Past Life Regression/ Future Life Progression
Just as it is possible to move back and forth in time within one lifetime, it is also possible to move into other lifetimes - past and future - for healing information. A client (or hypnotherapist) does not have to believe literally in reincarnation for this work to be helpful, for it is possible to treat the experience as a meaningful dream. People often do past life regressions to explore persistent physical and emotional symptoms, to understand current life relationships, to access wisdom and skills - and also just for fun.

Some of my Experiences
• The demo in hypnotherapy school was one of the most powerful experiences I have ever witnessed. The teacher led an aide into a past life. Her whole body transformed before my eyes, her hands all bent and twisted, her body curled up almost fetal. In a deep, gnarled voice, she began to pour out a story of being a cobbler whose only daughter had been killed while out to fetch more leather. When she came out of trance, she felt that she had experienced a deep insight into her own personal path of forgiveness.

• I have done around a dozen past life regressions for my clients by now. I have had clients experience themselves as being the captain of a sinking ship, an African woman whose babies were kidnapped and sold into slavery; and one client who simply experienced being literally floating between the worlds. Her whole life was in limbo - job, marriage, etc. - so it ended up being the perfect place for her to hang out in for while, to feel at peace with transitions.
• One client came to see about a past life regression. After initial trance, I initiated ideomotor signals (letting the body communicate “yes”, “no” or “can’t/won’t answer”) and asked his body if it would be beneficial for him now. His body clearly answered “no”. We used the rest of the time to establish more inner resources instead.

• I recently attended Donald Michael Kraig’s workshop on Experiencing Your Past Lives. I thought my current stomach problems I have had this year, and set the intention to discover the deeper cause.

“And when I reach zero, you will be aware of your surroundings. Start by looking at your shoes…” I looked down at the coarsely stitched brown leather that had passed as my shoes for years. I was aware of vivid green grass, gray stones covered with paler green lichen, the feeling of a cow’s warm side, the fact that it was the year 800 in a borderland between France and Belgium (Rouen). I lived a simple life, making cheeses, laid out on wood slabs, needing to be turned each day, slowly ripening for market. “Now imagine it’s the day before your death, and allow an important message to come through…”
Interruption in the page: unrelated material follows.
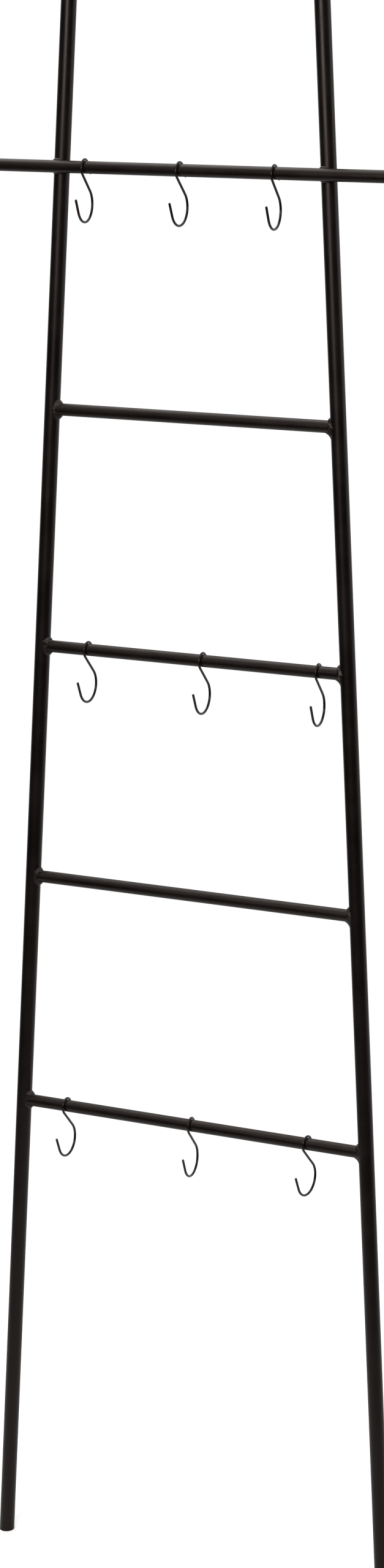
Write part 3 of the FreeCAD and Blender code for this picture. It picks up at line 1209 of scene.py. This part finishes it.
@dataclass(frozen=True)
class Studio:
    """Floor, world, lamps and camera.

    Attributes:
        floor_radius: Radius of the round floor.
        floor_steps: Corners of the round floor.
        floor_colour: Colour of the floor.
        floor_roughness: Roughness of the floor.
        floor_specular: Level of the floor's plain reflection.
        floor_lift: Light that only the camera and mirrors see on the floor.
        ambient: Strength of the world's light on the object.
        front_dim: Strength of the world that mirrors see in front of the ladder.
        behind_band: How far back mirrors look where that dimness ends, and where it is white.
        overhead: Strength of the world that mirrors see overhead.
        overhead_band: How far up they look where that light starts, and where it is full.
        camera_azimuth: Degrees from straight in front, towards the ladder's right.
        camera_elevation: Degrees above the horizon.
        camera_roll: Turn about the line of sight.
        camera_place: Where the camera stands.
        focal_pixels: Focal length in pixels of the full image.
        sensor: Height of the sensor, in millimetres.
    """

    floor_radius: float = 1.5
    floor_steps: int = 96
    floor_colour: Colour = (0.82, 0.82, 0.81, 1.0)
    floor_roughness: float = 0.9
    floor_specular: float = 0.1
    floor_lift: float = 0.45
    ambient: float = 0.35
    front_dim: float = 0.04
    behind_band: Band = (0.0, 0.45)
    overhead: float = 1.1
    overhead_band: Band = (0.1, 0.7)
    camera_azimuth: float = 28.747
    camera_elevation: float = 14.586
    camera_roll: float = -1.365
    camera_place: tuple[float, float, float] = (2.22398, -4.05356, 2.21707)
    focal_pixels: float = 6433.85
    sensor: float = 36.0

    def build(self) -> None:
        """Build the whole studio."""
        self.build_floor()
        self.build_world()
        for lamp, soft in LAMPS.items():
            self.build_lamp(lamp, soft)
        self.build_camera()
        bpy.context.scene.view_settings.view_transform = "Standard"

    def seen_only(self, wires: Wiring) -> Socket:
        """1 for rays from the camera, a mirror or glass, and 0 for the light on the object.

        Args:
            wires: The tree to build in.

        Returns:
            The mask socket.
        """
        path = wires.add("ShaderNodeLightPath").outputs
        mirrored = wires.math("MAXIMUM", path["Is Glossy Ray"], path["Is Transmission Ray"])
        return wires.math("MAXIMUM", path["Is Camera Ray"], mirrored)

    def build_floor(self) -> None:
        """A round pale floor that keeps the ladder's shadow."""
        mesh = bpy.data.meshes.new("floor")
        shape = bmesh.new()
        bmesh.ops.create_circle(
            shape,
            cap_ends=True,
            segments=self.floor_steps,
            radius=self.floor_radius,
        )
        shape.to_mesh(mesh)
        shape.free()
        floor = bpy.data.objects.new("floor", mesh)
        bpy.context.scene.collection.objects.link(floor)
        material = bpy.data.materials.new("pale_floor")
        material.use_nodes = True
        wires = Wiring(material.node_tree)
        shader = material.node_tree.nodes["Principled BSDF"]
        shader.inputs["Roughness"].default_value = self.floor_roughness
        shader.inputs["Specular IOR Level"].default_value = self.floor_specular
        shader.inputs["Base Color"].default_value = self.floor_colour
        shader.inputs["Emission Color"].default_value = WHITE
        lift = wires.math("MULTIPLY", self.seen_only(wires), self.floor_lift)
        wires.join(lift, shader.inputs["Emission Strength"])
        mesh.materials.append(material)

    def build_world(self) -> None:
        """White to the camera, softer as a light, and dim in front, where only mirrors look."""
        world = bpy.data.worlds.new("studio")
        bpy.context.scene.world = world
        world.use_nodes = True
        wires = Wiring(world.node_tree)
        background = world.node_tree.nodes["Background"]
        background.inputs["Color"].default_value = WHITE
        split = wires.add("ShaderNodeSeparateXYZ")
        wires.join(wires.add("ShaderNodeTexCoord").outputs["Generated"], split.inputs[0])
        behind = wires.range(split.outputs["Y"], *self.behind_band, out_low=self.front_dim)
        above = wires.range(split.outputs["Z"], *self.overhead_band, out_high=self.overhead)
        mirrored = wires.math("MAXIMUM", behind, above)
        path = wires.add("ShaderNodeLightPath").outputs
        seen = wires.math("MAXIMUM", mirrored, path["Is Camera Ray"])
        strength = wires.range(self.seen_only(wires), 0.0, 1.0, self.ambient, seen)
        wires.join(strength, background.inputs["Strength"])

    def build_lamp(self, lamp: Lamp, soft: SoftLamp) -> None:
        """One area lamp.

        Args:
            lamp: Which lamp, for its name.
            soft: Its place and power.
        """
        light = bpy.data.lights.new(lamp.value, "AREA")
        light.shape = "RECTANGLE"
        light.size = soft.width
        light.size_y = soft.tall
        light.energy = soft.power
        thing = bpy.data.objects.new(lamp.value, light)
        turn = math.radians(soft.azimuth)
        right, front = soft.distance * math.sin(turn), soft.distance * math.cos(turn)
        thing.location = (right, -front, soft.height)
        sight = Vector((0.0, 0.0, soft.aim)) - thing.location
        thing.rotation_euler = sight.to_track_quat("-Z", "Y").to_euler()
        bpy.context.scene.collection.objects.link(thing)
        LOG.info("lamp %s", lamp.value)

    def build_camera(self) -> None:
        """The camera at the photograph's place and angle."""
        camera = bpy.data.cameras.new("camera")
        camera.sensor_fit = "VERTICAL"
        camera.sensor_height = self.sensor
        camera.lens = self.focal_pixels / IMAGE_HEIGHT * self.sensor
        thing = bpy.data.objects.new("camera", camera)
        turn = Matrix.Rotation(math.radians(self.camera_azimuth), 4, "Z")
        tilt = Matrix.Rotation(math.radians(90.0 - self.camera_elevation), 4, "X")
        roll = Matrix.Rotation(math.radians(self.camera_roll), 4, "Z")
        thing.matrix_world = Matrix.Translation(self.camera_place) @ turn @ tilt @ roll
        bpy.context.scene.collection.objects.link(thing)
        bpy.context.scene.camera = thing


# ---------------------------------------------------------------- the whole


def main() -> None:
    """Build the dressed ladder and the studio."""
    logging.basicConfig(level=logging.INFO, format="%(name)s: %(message)s")
    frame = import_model()
    nodes = frame["nodes"]
    groups = NodeGroups()
    sizes = LadderSizes()
    hooks = Hooks()
    Tubes(sizes).dress(nodes, groups, hooks)
    Welds(sizes).build(groups)
    Plugs().dress(nodes, groups)
    hooks.dress(nodes, groups)
    Studio().build()


if __name__ == "__main__":
    main()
Unfortunately, there was a miscommunication about timing and the experience was cut short just when we got to the really juicy part, and I left feeling incomplete. Luckily I’m a certified hypnotherapist myself, and later that night I found it easy to slip into trance and really flush out the details of my experience.

I’m in a tavern, arguing with the inn keeper. I see a bone handled knife, very clearly. I see an abdomen, cut open, slippery guts sliding out - I don’t know if it’s the tavern keepers’ or my own. Later I am with my husband in our hut with no windows, just a hole in the ceiling for the smoke from the fire to escape. It is our last moment together, and I know I have made the right choices.

The message, so simple, so profound: Trust your gut instincts.